Arabuluculuğa başvuru dahil tüm süreç tarafların iradesindedir. Dilediklerinde süreçten çekilebilir, anlaşıp anlaşmama sürece devam edip etmeme konusunda tam bir serbesti içindedirler. Arabuluculuk sürecine arabulucunun tarafsızlığı, tarafların eşit haklara sahip olması, başvuru dahil sürecin gizliliği ile beyan ve belgelerin kullanılamaması gibi temel ilkeler hakimdir. Süreç sonunda taraflar bir anlaşmaya varırlarsa, anlaşılan hususlar hakkında dava açılamaz.
Arabuluculuk usulü, uyuşmazlıkların mahkemeye taşınmadan önce veya sonra arabuluculuk yoluyla çözülmesine imkan tanır.
Önceden dava açılmadan, taraflardan biri arabulucuya müracaat edebilir. Diğer taraf, uyuşmazlığı arabuluculuk süreciyle halletmeye razı olursa, sorun arabuluculuk aracılığıyla çözülebilir. İşçi-işveren anlaşmazlıkları veya ticari ihtilaflar gibi konularda, dava açılmadan önce arabuluculuk yoluna başvurulması gereklidir.

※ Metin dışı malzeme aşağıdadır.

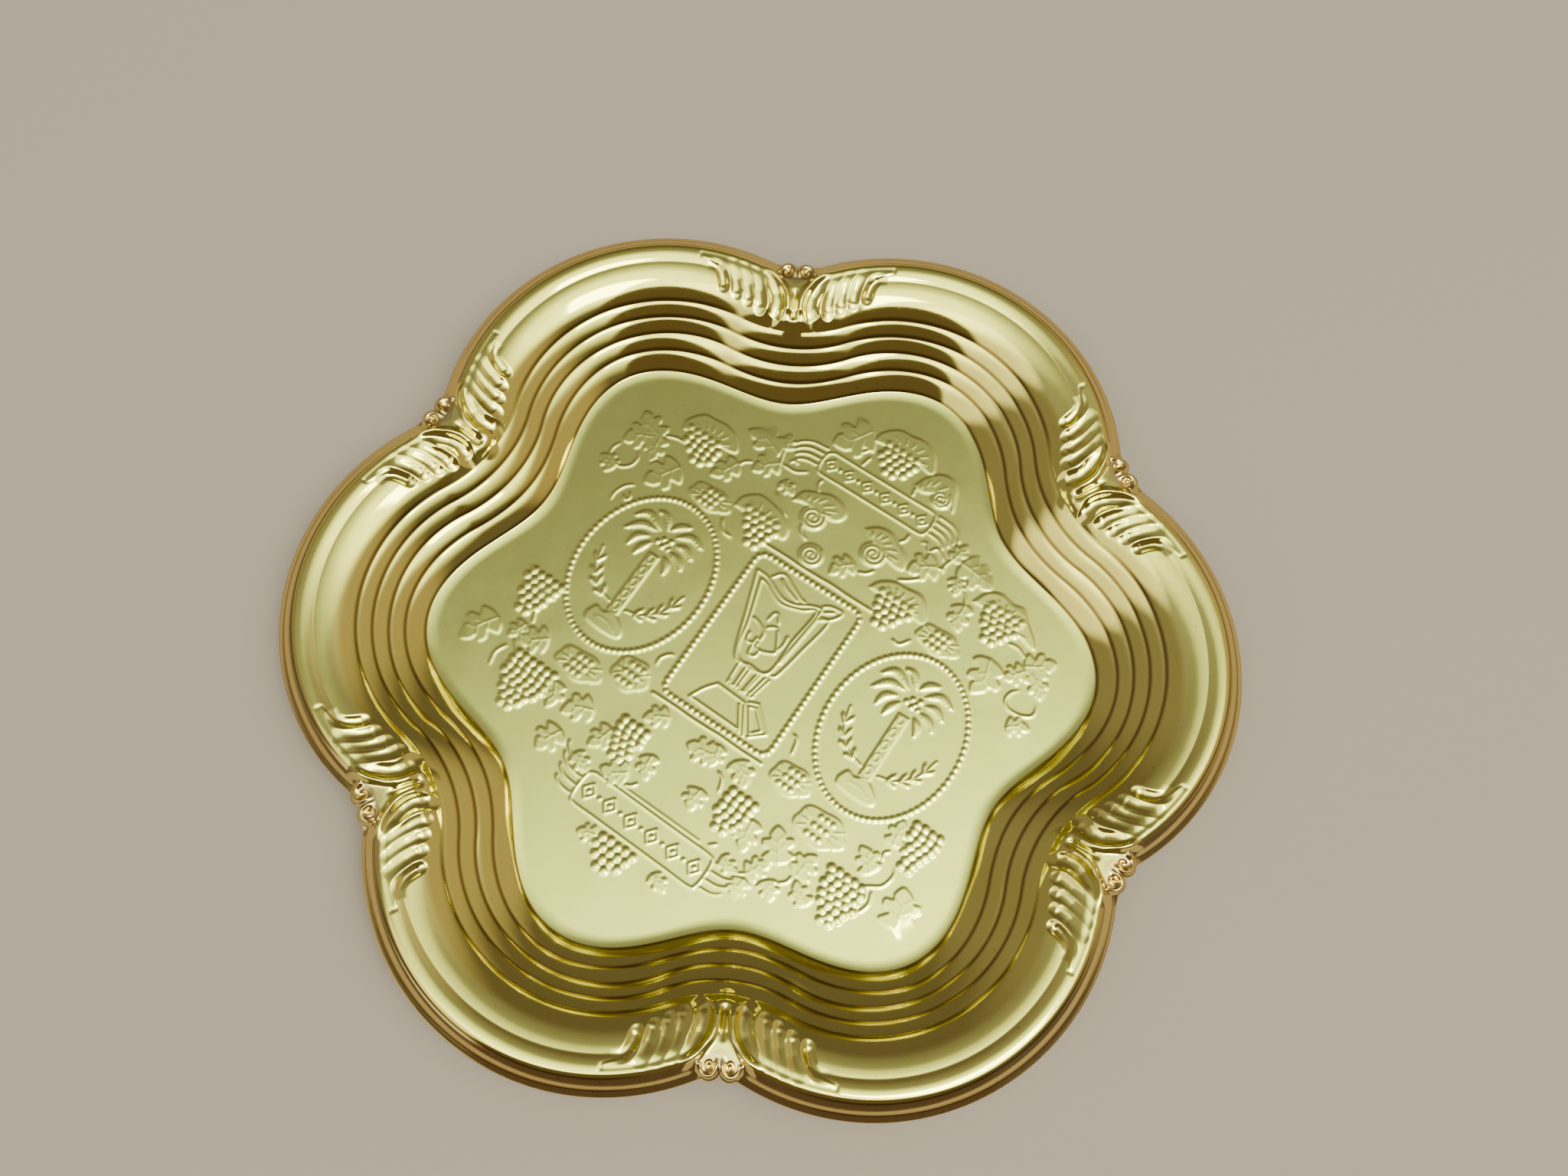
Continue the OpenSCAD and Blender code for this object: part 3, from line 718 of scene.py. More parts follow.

Davanın açılmasından sonra, hakim taraflara arabuluculuğun avantajlarını anlatarak, meseleyi arabuluculukla çözmelerini önerebilir. Hakimin yönlendirmesiyle veya bağımsız olarak, bir taraf arabuluculuk önerisini kabul ederse, uyuşmazlık arabuluculuk vasıtasıyla çözülebilir.
Arabuluculuk, gönüllü bir süreçtir: İşçi-işveren meseleleri veya ticari anlaşmazlıklarda dava öncesi arabuluculuğun zorunlu olduğu durumlar olsa da, taraflar anlaşma sağlayamazsa dava yoluna da başvurabilirler. Arabuluculuk sürecinde, taraflar arabulucu seçme, süreci sonlandırma ve kendi çözümlerini üretme konularında serbesttirler.
Arabuluculuk, gizli bir süreçtir: Arabuluculuk görüşmeleri sırasında tarafların birbirlerine sunduğu bilgi, belge ve çözüm önerileri gizli tutulmalıdır. Gizlilik ihlali, tarafların anlaşmalarına aykırı hareket etmedikçe yasal yaptırımlara tabidir.
Arabuluculuk, tarafların eşit statüde olduğu bir yöntemdir: Taraflar, sürecin her aşamasında eşit haklara sahiptirler. Meslek, pozisyon, mali durum veya hukuki haklılık gibi faktörler önemli değildir.